Certos vícios, temos o hábito de atribuí-los aos condicionalismos do lugar e do tempo, mas o certo é que, para onde quer que vamos, esses vícios nos acompanham. (...) Para quê iludirmo-nos? O nosso mal não vem do exterior, está dentro de nós, enraizado nas nossas vísceras, e, como ignoramos o mal de que sofremos, só com dificuldade recuperamos a saúde. E mesmo que já tenhamos iniciado o tratamento, quando nos será possível levar de vencida a enorme virulência de tão numerosas enfermidades? Nem sequer solicitamos a presença do médico, quando afinal é mais fácil tratar uma doença ainda no início. Almas ainda frescas e inexperientes obedecem sem tardar a quem lhes indique o justo caminho. Só é difícil reconduzir à via da natureza quem deliberadamente dela se apartou. Parece que temos vergonha de aprender a sabedoria! Pelos deuses, se acharmos que é vergonhoso buscar um mestre, então podemos perder a esperança de obter as vantagens da sabedoria por obra do acaso. A sabedoria só se obtém pelo esforço.
Para dizer a verdade, nem sequer é necessário grande esforço se, como disse, começarmos a formar e a corrigir a nossa alma antes que as más tendências cristalizem.

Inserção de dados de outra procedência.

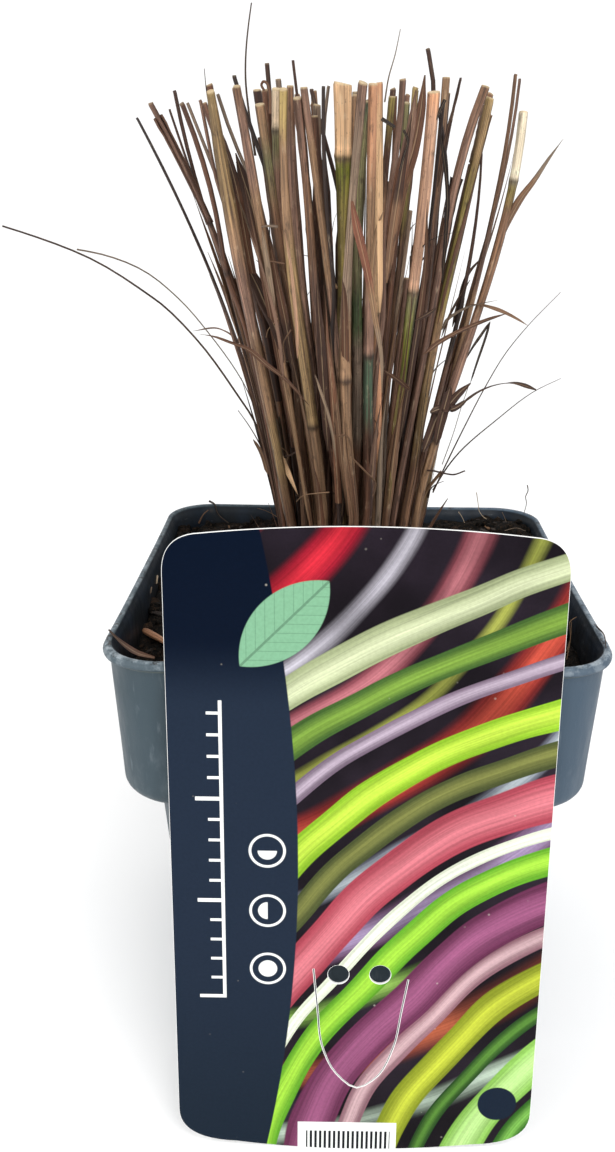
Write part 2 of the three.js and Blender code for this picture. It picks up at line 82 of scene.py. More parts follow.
# The colours of the dry stems, leaves and straw
PALETTE = {
    "cream": srgb(200, 178, 150), "straw": srgb(206, 167, 127), "tan": srgb(140, 109, 81),
    "orange": srgb(200, 146, 110), "pink": srgb(184, 143, 116), "mauve": srgb(112, 84, 69),
    "brown": srgb(113, 83, 61), "rust": srgb(101, 67, 48), "dark": srgb(60, 39, 29),
    "black": srgb(38, 29, 26), "olive": srgb(118, 104, 54), "lime": srgb(101, 103, 30),
    "sage": srgb(112, 108, 74), "grey": srgb(118, 101, 85), "green": srgb(78, 94, 56),
    "teal": srgb(64, 82, 62), "yellow": srgb(166, 142, 88), "umber": srgb(86, 57, 41),
    "hay": srgb(134, 109, 74), "clay": srgb(132, 101, 84), "ash": srgb(141, 119, 98),
    "ivory": srgb(210, 196, 170), "copper": srgb(122, 76, 57),
}


def make_draw(seed):
    """A repeatable draw between 0 and 1."""
    state = seed

    def draw():
        nonlocal state
        state = (state * 1664525 + 1013904223) % 4294967296
        return state / 4294967296
    return draw


def placed(rows):
    """Rows whose first item is a line of places, such as "-4,189 -3.8,176", read into numbers."""
    return [([tuple(map(float, place.split(","))) for place in line.split()], *rest) for line, *rest in rows]


def one_of(items, draw):
    return items[int(draw() * len(items))]


def lerp(low, high, share):
    return low + (high - low) * share


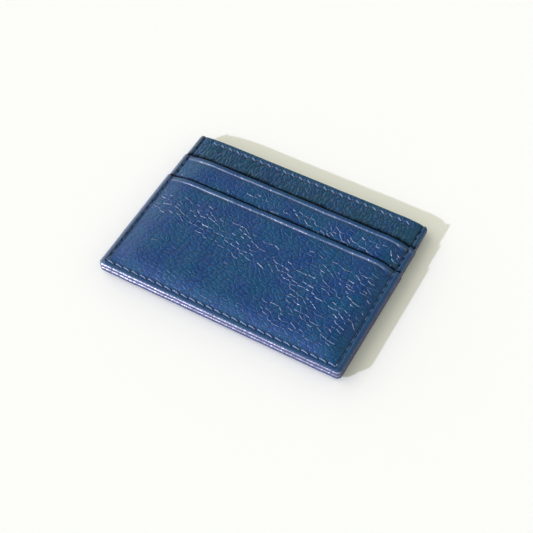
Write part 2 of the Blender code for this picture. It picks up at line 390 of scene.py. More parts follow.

Mas mesmo já empedernidas, nem assim eu desespero: com esforço persistente, com cuidados aturados e intensos, todas as más tendências serão vencidas. Podemos aprumar toros de madeira, por muito tortos que estejam; por meio de calor é possível endireitar pranchas curvas e adaptar a sua forma natural às nossas conveniências. Com muito mais facilidade se pode dar forma à alma, essa entidade flexível, mais maleável que qualquer líquido. De facto o que é a alma senão uma espécie de sopro dotado de certa consistência? Ora tu podes observar como o ar é mais elástico que as outras espécies de matéria por ser a mais subtil. Não há, pois, Lucílio, motivo para desesperares de nós pelo facto de a maldade nos dominar, nos possuir mesmo há tanto tempo: ninguém atingiu a sabedoria sem primeiro passar pela insensatez! Todos temos o inimigo dentro de casa: aprender as virtudes equivale a desaprender os vícios. Com tanto maior vontade nos devemos aplicar a emendar-nos: uma vez aprendidos, os bens da sabedoria permacem para sempre na nossa posse. A virtude nunca se esquece.
As plantas crescem com dificuldade num solo inadequado, e por isso será fácil arrancá-las, eliminá-las; mas colocadas num terreno apropriado ganham raízes firmes. A virtude está de acordo com a natureza; os vícios, esses, são como plantas daninhas e nocivas. As virtudes adquiridas não podem ser extirpadas, é com facilidade que as podemos conservar; adquiri-las, contudo, é tarefa árdua, portanto é próprio de um espírito fraco e doente recear experiências desconhecidas. Obriguemos, portanto, esse espírito a dar os primeiros passos. Passada esta fase o tratamento deixa de amargar e torna-se mesmo, enquanto se processa a cura, uma fonte de prazer. Com os remédios do corpo o prazer só chega depois da cura; a filosofia, pelo contrário, é salutar e saborosa simultaneamente.